EXERCISE PROMPT: Starting at the line that contains "return low, high", copy each line through the final one exactly as written.

GIVEN MATERIAL:
· · · ·

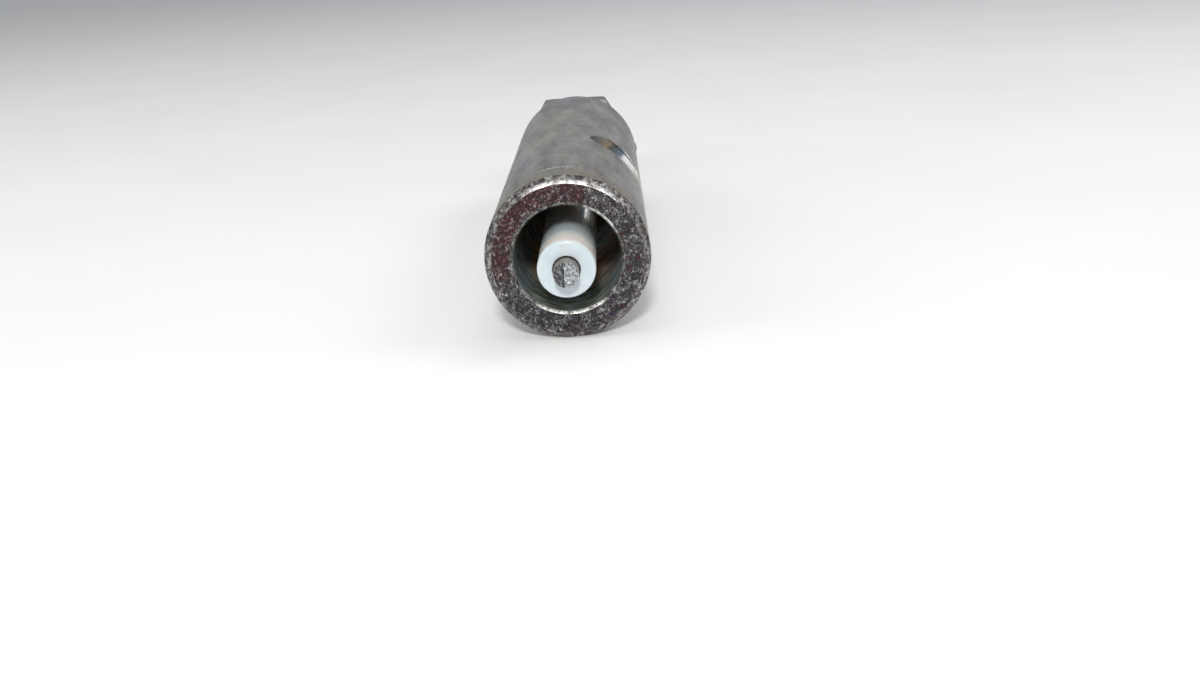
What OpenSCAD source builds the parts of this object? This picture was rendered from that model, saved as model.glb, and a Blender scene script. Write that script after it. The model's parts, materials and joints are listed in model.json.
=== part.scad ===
// Ignition electrode for a burner: a thick steel sleeve, open at its spark end,
// carries a ceramic-insulated rod on its axis. A packed gland at the rear grips
// the ceramic, and a screw terminal behind it takes the high-tension lead.
// The axis lies along Y with the spark end towards -Y, and +Z is up.
// The origin is on the axis at the middle of the sleeve's length.
// Stations are distances along the axis from the sleeve's front face.

/* [Sleeve] */
// Outside diameter of the sleeve, half-inch pipe
sleeve_od = 21.3; // [20.5:0.1:28]
// Wall thickness of the sleeve, schedule 80
sleeve_wall = 3.73; // [2.8:0.01:4.5]
// Length of the sleeve
sleeve_len = 76.2; // [60:0.1:130]
// Chamfer on the outer edge of both ends
edge_chamfer = 0.85; // [0.3:0.05:1.2]
// Chamfer on the inner edge of the mouth
mouth_chamfer = 0.25; // [0.1:0.05:0.8]

/* [Side port] */
// Diameter of the hole through the sleeve's wall
port_d = 11.1; // [5:0.1:13]
// Distance of the port's axis behind the front face
port_station = 32; // [20:0.1:40]
// Angle of the port round the axis, from the top towards +X
port_angle = 50; // [0:1:180]

/* [Electrode] */
// Outside diameter of the ceramic tube
insulator_od = 7.3; // [6.6:0.1:9]
// Ceramic standing proud of the sleeve's front face
insulator_proud = 5.1; // [1:0.1:12]
// Ceramic standing out behind the sleeve's rear face
insulator_tail = 33; // [30:0.5:60]
// Small chamfer on the ceramic's edges
insulator_chamfer = 0.3; // [0.1:0.05:0.5]
// Diameter of the electrode rod
rod_d = 3.175; // [2:0.005:4]
// Rod standing proud of the ceramic
rod_proud = 2.7; // [1:0.1:15]

/* [Gland] */
// Radial shoulder of the gland body's hexagon flats outside its thread
body_shoulder = 1.125; // [0.8:0.005:3]
// Thickness of the gland body's hexagon
body_hex_t = 5; // [4:0.1:10]
// Radial step from the sleeve's bore out to the tapped thread at its rear
tap_step = 1.53; // [1:0.01:1.8]
// Thickness of the spigot's nose, which guides the ceramic
nose_t = 2.5; // [1.5:0.1:3]
// Radial section of a packing ring
packing_section = 2; // [1.5:0.1:2.4]
// Length of one packing ring along the axis
packing_t = 2.5; // [1.5:0.1:3]
// Thickness of the steel washer under the packing
seat_washer_t = 1; // [0.5:0.1:1.5]
// Length of the follower that presses the packing
follower_t = 3; // [2:0.1:4]
// Thickness of the crush gasket between sleeve and gland body
gasket_t = 0.7; // [0.5:0.1:1.5]
// Radial width of the crush gasket
gasket_w = 1; // [0.6:0.1:1.1]
// Radial step from the packing chamber up to the gland nut's thread
thread_step = 0.6; // [0.4:0.1:1]
// Gap left between the gland nut's head and the gland body
nut_gap = 1.5; // [0.5:0.1:3]
// Radial shoulder of the gland nut's hexagon flats outside its thread
nut_shoulder = 0.7; // [0.4:0.1:2]
// Thickness of the gland nut's head
nut_hex_t = 5; // [3:0.1:8]

/* [Terminal] */
// Diameter of the terminal stud's thread
stud_d = 5; // [4.6:0.1:6]
// Radial width of the cushion washer round the stud's flange
cushion_w = 0.4; // [0.3:0.05:0.6]
// Thickness of the stud's flange, and of the cushion washer round it
flange_t = 1; // [0.5:0.1:2]
// Depth of the hole in the stud that takes the rod's end
stud_socket = 5.2; // [3:0.1:8]
// Bare thread behind the thumb nut, for it to back off and free a lug
stud_free = 2.6; // [2.5:0.1:8]
// Radial step from the stud's thread down to the plain pin at its end
pin_step = 0.5; // [0.3:0.05:1]
// Length of that pin, for a push-on connector
pin_len = 4; // [3:0.1:10]
// Wall of the brass cap
cap_wall = 1.25; // [0.8:0.05:2]
// Length of the cap along the ceramic
cap_skirt = 6; // [4:0.5:10]
// Thickness of the cap's end wall
cap_end_t = 1.4; // [1:0.1:3]
// Radial width of the cement seal round the rod at the ceramic's rear end
cement_w = 1.3; // [0.5:0.1:1.5]
// Depth of the cement seal
cement_t = 5; // [2:0.5:10]
// Hexagon of the nut that holds the stud to the cap, across flats
hex_nut_af = 8; // [7.5:0.1:9]
// Thickness of that nut
hex_nut_t = 2.7; // [2:0.1:4]
// Outside diameter of the terminal washers
washer_od = 9; // [8:0.1:12]
// Thickness of a flat terminal washer
washer_t = 0.8; // [0.5:0.1:1.5]
// Thickness of the split lock washer
lock_washer_t = 1; // [0.6:0.1:1.5]
// Diameter of the knurled thumb nut
thumb_nut_d = 9; // [8:0.1:14]
// Thickness of the thumb nut
thumb_nut_t = 4.5; // [3:0.1:8]

/* [Fits] */
// Radial gap of the ceramic in the pieces it slides through
slide_gap = 0.08; // [0.02:0.01:0.1]
// Radial gap of the rod in the ceramic
rod_gap = 0.14; // [0.05:0.01:0.3]
// Radial gap at a screw thread
thread_gap = 0.05; // [0.02:0.01:0.1]
// Radial gap of a piece that is cemented or packed in place
seat_gap = 0.03; // [0.01:0.01:0.05]
// Radial gap of a washer on its stud
washer_gap = 0.15; // [0.1:0.05:0.3]

/* [Hidden] */
$fn = 96;
eps = 0.01;
over = 1;                 // how far a cutter runs past what it cuts
lock_slot = 0.8;          // width of the split in the lock washer
nut_chamfer = 0.5;        // depth of the chamfer on hexagon corners
thumb_chamfer = 0.4;      // chamfer on the thumb nut's edges
thumb_hub_t = 1.2;        // length of the thumb nut's smooth hub
thumb_hub_step = 0.8;     // radial step down to that hub
small_chamfer = 0.3;      // chamfer on the ends of screw threads and the cap

sleeve_r = sleeve_od / 2;
bore_r = sleeve_r - sleeve_wall;
port_r = port_d / 2;
insulator_r = insulator_od / 2;
rod_r = rod_d / 2;
rod_hole_r = rod_r + rod_gap;
cement_r = rod_r + cement_w;

// Radii inside the gland, from the ceramic outwards
slide_r = insulator_r + slide_gap;
chamber_r = insulator_r + packing_section;
nut_thread_r = chamber_r + thread_step;
tapped_r = bore_r + tap_step;
spigot_r = tapped_r - thread_gap;
body_hex_r = spigot_r + body_shoulder;
nut_hex_r = nut_thread_r + nut_shoulder;

// Stations of the gland: half of the follower lies in front of the sleeve's rear face
spigot_len = nose_t + seat_washer_t + 3 * packing_t + follower_t / 2;
spigot_front = sleeve_len - spigot_len;
chamber_front = spigot_front + nose_t;
packing_front = chamber_front + seat_washer_t;
follower_front = packing_front + 3 * packing_t;
nut_front = follower_front + follower_t;
hex_front = sleeve_len + gasket_t;
hex_rear = hex_front + body_hex_t;
nut_head_front = hex_rear + nut_gap;
nut_rear = nut_head_front + nut_hex_t;
tapped_front = spigot_front - 2 * thread_step;

// Stations of the electrode and its terminal
insulator_front = -insulator_proud;
rod_front = insulator_front - rod_proud;
insulator_rear = sleeve_len + insulator_tail;
cap_inner = insulator_rear + flange_t;
cap_rear = cap_inner + cap_end_t;
hex_nut_rear = cap_rear + hex_nut_t;
plain_washer_rear = hex_nut_rear + washer_t;
clamp_washer_rear = plain_washer_rear + washer_t;
lock_washer_rear = clamp_washer_rear + lock_washer_t;
thumb_nut_rear = lock_washer_rear + thumb_nut_t;
stud_rear = thumb_nut_rear + stud_free;
pin_rear = stud_rear + pin_len;
cap_bore_r = insulator_r + seat_gap;
flange_r = insulator_r - cushion_w - seat_gap;
stud_r = stud_d / 2;
pin_r = stud_r - pin_step;
stud_hole_r = stud_r + thread_gap;
socket_r = rod_r + seat_gap;

// Puts a shape drawn along +Z onto the axis, starting at a station
module at(station)
    translate([0, station - sleeve_len / 2, 0]) rotate([-90, 0, 0]) children();

// Solid rod between two stations, with a chamfer at each end
module turned(from, to, r, front_chamfer = 0, rear_chamfer = 0)
    at(from) rotate_extrude() polygon([
        [0, 0], [r - front_chamfer, 0], [r, front_chamfer],
        [r, to - from - rear_chamfer], [r - rear_chamfer, to - from], [0, to - from]
    ]);

// Cutter for a round hole between two stations
module hole(from, to, r)
    at(from) cylinder(h = to - from, r = r);

// Cutter for the chamfer at the mouth of a hole: opens towards -Y
module mouth(station, r, size)
    at(station - eps) cylinder(h = size + eps, r1 = r + size + eps, r2 = r);

// Flat ring between two stations
module ring(from, to, r_in, r_out)
    difference() {
        turned(from, to, r_out);
        hole(from - over, to + over, r_in);
    }

// Hexagon bar with a flat on top and its corners chamfered at both ends
module hexagon(from, to, flat_r) {
    corner_r = flat_r / cos(30);
    intersection() {
        at(from) cylinder(h = to - from, r = corner_r, $fn = 6);
        turned(from, to, corner_r, nut_chamfer, nut_chamfer);
    }
}

module sleeve()
    color("dimgray") difference() {
        turned(0, sleeve_len, sleeve_r, edge_chamfer, edge_chamfer);
        hole(-over, sleeve_len + over, bore_r);
        mouth(0, bore_r, mouth_chamfer);
        hole(tapped_front, sleeve_len + over, tapped_r);
        translate([0, port_station - sleeve_len / 2, 0])
            rotate([0, port_angle, 0]) cylinder(h = sleeve_r + over, r = port_r);
    }

module body_gasket()
    color("peru") ring(sleeve_len, hex_front, tapped_r, tapped_r + gasket_w);

module gland_body()
    color("silver") difference() {
        union() {
            turned(spigot_front, hex_front + over, spigot_r, small_chamfer);
            hexagon(hex_front, hex_rear, body_hex_r);
        }
        hole(spigot_front - over, hex_rear + over, slide_r);
        hole(chamber_front, hex_rear + over, chamber_r + seat_gap);
        hole(nut_front - thread_step, hex_rear + over, nut_thread_r + thread_gap);
    }

module seat_washer()
    color("gray") ring(chamber_front, packing_front, slide_r, chamber_r);

module packing_ring(index)
    color("black") ring(packing_front + index * packing_t,
        packing_front + (index + 1) * packing_t, insulator_r + seat_gap, chamber_r);

module follower()
    color("goldenrod") ring(follower_front, nut_front, slide_r, chamber_r - slide_gap + seat_gap);

module gland_nut()
    color("silver") difference() {
        union() {
            turned(nut_front, nut_head_front + over, nut_thread_r, small_chamfer);
            hexagon(nut_head_front, nut_rear, nut_hex_r);
        }
        hole(nut_front - over, nut_rear + over, slide_r);
    }

module insulator_tube()
    color("white") difference() {
        turned(insulator_front, insulator_rear, insulator_r, insulator_chamfer, insulator_chamfer);
        hole(insulator_front - over, insulator_rear + over, rod_hole_r);
        hole(insulator_rear - cement_t, insulator_rear + over, cement_r);
    }

module electrode_rod()
    color("lightgray") turned(rod_front, insulator_rear + stud_socket - seat_gap, rod_r,
        small_chamfer / 2, small_chamfer / 2);

module cement_seal()
    color("tan") ring(insulator_rear - cement_t, insulator_rear, rod_r, cement_r);

module cushion_washer()
    color("khaki") ring(insulator_rear, cap_inner, insulator_r - cushion_w, insulator_r);

module terminal_cap()
    color("gold") difference() {
        turned(insulator_rear - cap_skirt, cap_rear, cap_bore_r + cap_wall, 0, small_chamfer);
        hole(insulator_rear - cap_skirt - over, cap_inner, cap_bore_r);
        hole(cap_inner - over, cap_rear + over, stud_hole_r);
    }

module terminal_stud()
    color("gold") difference() {
        union() {
            turned(insulator_rear, cap_inner, flange_r);
            turned(insulator_rear, stud_rear, stud_r, 0, small_chamfer);
            turned(insulator_rear, pin_rear, pin_r, 0, small_chamfer);
        }
        hole(insulator_rear - over, insulator_rear + stud_socket, socket_r);
    }

module hex_nut()
    color("silver") difference() {
        hexagon(cap_rear, hex_nut_rear, hex_nut_af / 2);
        hole(cap_rear - over, hex_nut_rear + over, stud_hole_r);
    }

module plain_washer()
    color("silver") ring(hex_nut_rear, plain_washer_rear, stud_r + washer_gap, washer_od / 2);

module clamp_washer()
    color("silver") ring(plain_washer_rear, clamp_washer_rear, stud_r + washer_gap, washer_od / 2);

module lock_washer()
    color("gray") difference() {
        ring(clamp_washer_rear, lock_washer_rear, stud_r + washer_gap, washer_od / 2 - washer_t);
        at(clamp_washer_rear - over) translate([0, -lock_slot / 2, 0])
            cube([washer_od, lock_slot, lock_washer_t + 2 * over]);
    }

module thumb_nut()
    color("gold") difference() {
        union() {
            turned(lock_washer_rear, thumb_nut_rear - thumb_hub_t, thumb_nut_d / 2,
                thumb_chamfer, thumb_chamfer);
            turned(lock_washer_rear, thumb_nut_rear, thumb_nut_d / 2 - thumb_hub_step,
                thumb_chamfer, thumb_chamfer);
        }
        hole(lock_washer_rear - over, thumb_nut_rear + over, stud_hole_r);
    }

sleeve();
body_gasket();
gland_body();
seat_washer();
packing_ring(0);  // packing_ring_front
packing_ring(1);  // packing_ring_middle
packing_ring(2);  // packing_ring_rear
follower();
gland_nut();
insulator_tube();
electrode_rod();
cement_seal();
cushion_washer();
terminal_cap();
terminal_stud();
hex_nut();
plain_washer();
clamp_washer();
lock_washer();
thumb_nut();
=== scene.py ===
import json
import math

import bmesh
import bpy
import numpy as np
from mathutils import Matrix, Vector, noise


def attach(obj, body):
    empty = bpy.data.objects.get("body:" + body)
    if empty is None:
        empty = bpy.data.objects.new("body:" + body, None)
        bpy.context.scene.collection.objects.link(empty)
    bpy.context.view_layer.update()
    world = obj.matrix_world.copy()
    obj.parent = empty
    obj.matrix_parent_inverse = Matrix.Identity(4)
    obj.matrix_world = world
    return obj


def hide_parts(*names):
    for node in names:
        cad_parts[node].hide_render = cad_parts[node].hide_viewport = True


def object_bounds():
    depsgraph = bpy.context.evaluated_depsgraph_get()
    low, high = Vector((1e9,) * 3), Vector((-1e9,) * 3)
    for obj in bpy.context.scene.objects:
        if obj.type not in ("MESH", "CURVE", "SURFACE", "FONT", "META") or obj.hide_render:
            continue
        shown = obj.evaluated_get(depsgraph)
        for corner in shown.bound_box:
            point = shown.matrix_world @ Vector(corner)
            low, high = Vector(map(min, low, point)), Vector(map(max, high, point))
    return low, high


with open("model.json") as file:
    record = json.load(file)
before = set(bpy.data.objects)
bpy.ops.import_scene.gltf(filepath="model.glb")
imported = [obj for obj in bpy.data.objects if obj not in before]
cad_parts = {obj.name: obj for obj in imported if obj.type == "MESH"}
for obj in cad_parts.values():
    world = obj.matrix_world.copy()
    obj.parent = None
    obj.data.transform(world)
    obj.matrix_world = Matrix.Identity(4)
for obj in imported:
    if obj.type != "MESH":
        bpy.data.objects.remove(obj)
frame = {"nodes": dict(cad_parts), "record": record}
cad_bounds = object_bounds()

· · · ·

EXERCISE RESPONSE:
    return low, high


with open("model.json") as file:
    record = json.load(file)
before = set(bpy.data.objects)
bpy.ops.import_scene.gltf(filepath="model.glb")
imported = [obj for obj in bpy.data.objects if obj not in before]
cad_parts = {obj.name: obj for obj in imported if obj.type == "MESH"}
for obj in cad_parts.values():
    world = obj.matrix_world.copy()
    obj.parent = None
    obj.data.transform(world)
    obj.matrix_world = Matrix.Identity(4)
for obj in imported:
    if obj.type != "MESH":
        bpy.data.objects.remove(obj)
frame = {"nodes": dict(cad_parts), "record": record}
cad_bounds = object_bounds()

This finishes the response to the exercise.